The series was nominated for the 14th Manga Taishō in 2021, placing third; it was nominated for the 17th edition in 2024. It ranked fourth in the 2021 edition of Kono Manga wo Yome!; and was also ranked in the women's edition of the 2021 Kono Manga ga Sugoi!, placing fifth.

The live-action film debuted at eighth at the Japanese box office on its opening weekend, and seventh on the following weekend.

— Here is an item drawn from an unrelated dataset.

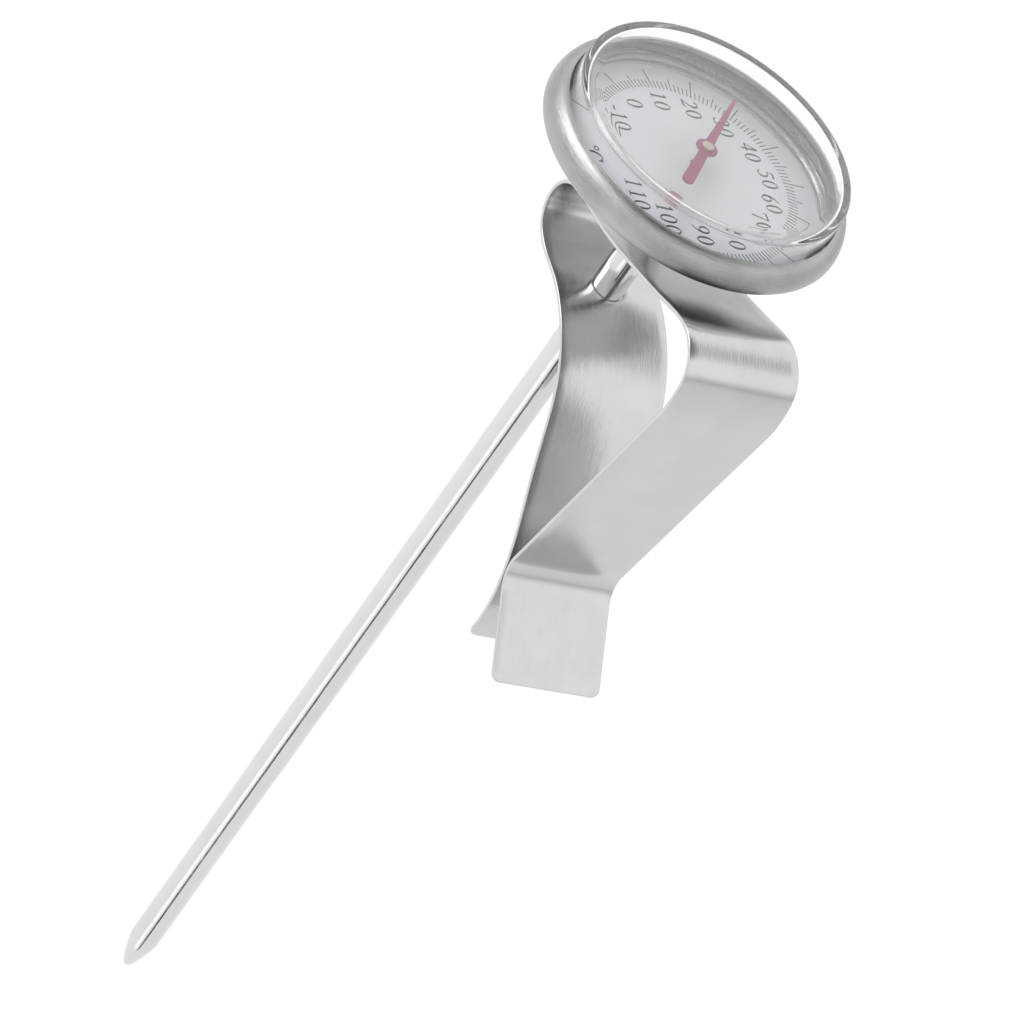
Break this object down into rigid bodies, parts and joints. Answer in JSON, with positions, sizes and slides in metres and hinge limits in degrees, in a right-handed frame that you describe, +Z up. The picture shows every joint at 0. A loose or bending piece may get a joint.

Jeremy Tauber from Anime News Network gave the 2025 adaptation a B+ rating. Tauber concludes that the anime succeeds in making its absurd premise feel credible and in fleshing out the "odd relationship" between two people as opposite as Satomi and Kyouji, though the review also points out that little changes in the fundamental nature of the two leads over the course of the anime's five episodes, including Kyouji's character as a yakuza member.